Rand’s protagonist was Howard Roark an architect with a personal artistic vision governing his work that stood in opposition to the establishment, comprising the mindless crowd that follow conventional ideas of the herd. Rand’s script depicts the struggle between individualism and collectivism, drawing a conscious parallel between communism and freedom in the rapidly escalating cold war between the West and the Soviet Union. Anti communism was at the root of Rand’s belief system and her work is the expression of her detestation of its societal ethos. The characteristic mood of ‘The Fountainhead’ is anger. It’s an angry film in which Roark, prefers labouring jobs to working on commissions in which he’d have to compromise his individuality and vision either to placate clients or to work with colleagues. The cumulative effect on Roark is frustration at his powerlessness and a contempt towards those forces that conspire against him. Certainly Rand’s political writing has been revisited and reworked by the current generation of right wing populists to direct feelings of anger frustration and hate against the notional deep state of collective governance.
‘The Fountainhead’ centres about an apocalyptic event. Roark, working through the auspices of another architect, finally gets a commission for a huge housing project. But to Roark’s fury during construction the client decides to change some of his design. Demented by rage and anger Roark burns down the newly built edifice razing it to the ground. Having handed himself in, he represents himself at court. In his closing speech he justifies his act on the philosophical grounds that the rights of the individual are primary values that justify violence and destruction when not recognised and betrayed. His long and sometimes tedious speechifying is pure Rand, intoxicated with her own libertarian rhetoric.
The court finds Roark not guilty of all charges: the individual is exonerated and recognised as having a special status in society that raises them above the constraints that apply to the crowd. The verdict suggests that it is better to destroy and/or be destroyed than to compromise individuality. A particularly hard core message at a time when the the Soviet Union was developing Atomic weaponry and the Cold War was intensifying. “Better dead than red..” a message that a nuclear war with the USSR was worth fighting to maintain American values.

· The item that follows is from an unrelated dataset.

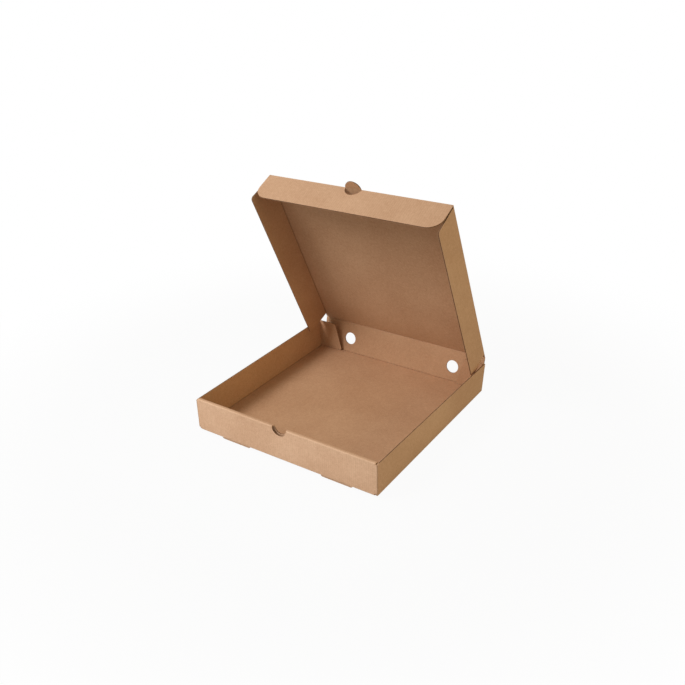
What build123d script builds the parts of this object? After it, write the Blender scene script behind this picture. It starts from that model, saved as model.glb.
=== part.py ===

‘Rand’s ‘The Fountainhead’ with its fundamentalist justification of rabid individualism worked within the political atmosphere in which the Committee of Un-American Activities was hunting out and perusing vendettas against alleged communists and socialists. Lumet’s ‘Twelve Angry Men’ is surely a riposte to Rand’s ideology at a time in the mid ‘50’s when there was a significant pull back from the paranoid atmosphere of the 1940’s. It can be no accident that the main protagonist Davis, played by Henry Fonda, is like Roark, an architect. Davis is certainly a strong individual; he is prepared to stand out against the initial pressure of the whole group to find the accused boy guilty. But Davis as an individual sees that there is in the collective a depth of knowledge insight and wisdom that can be brought to bare on issues that is greater than the resources possessed by any one individual. It is the remit of society to understand how to harness this collective energy – a process that Lumet expresses through the agency of his architect, Davis. Through dialogue and discourse the jury starts to question and examine its understanding of the evidence arriving at a verdict opposed to the one suggested by their initial prejudices.
‘The Fountainhead’ and ‘Twelve Angry Men’ are myths pitched to spin out redemptive ideological themes. ‘The Fountainhead’ ends with a mythic image: Roark, at the top of his new building, completed without compromise, stands with his arms raised in triumph. Like an Olympian God, he is master of all he surveys, beholden to no man, free of the crowd, a winner on his own terms. ‘Twelve Angry Men’ ends low key with a series of exterior shots of Davis and another jury member leaving the Court House. The shots are prosaic, ordinary, as befits the fact that nothing out of the ordinary has happened. A group of men have met on jury service. They have done their collective civic duty as instructed, following the directions of the judge in weighing up the evidence, they have found a man: ‘Not Guilty’ of first degree murder. As perhaps in Ancient Greece the collective wisdom of the polis has been consulted and decisions reached through debate. There is nothing to remark: the mythic model of justice has prevailed.
Both films are of course as much fairy tales as myths. The neo-Nietzchian new man becomes monster and the prejudices of juries often decide trials.
As myths both movies have a deep grounding in the psychodrama of the times. The films with their opposing belief systems evidence the schizo culture of the USA where the conflicting pulls of individualism and collectivism have played out since the nineteenth century with more or less vehemence. In this US election year of 2024, Trump versus Biden, Roark versus Davis, the gravitational counter force of these two myths threatens to pull the country apart.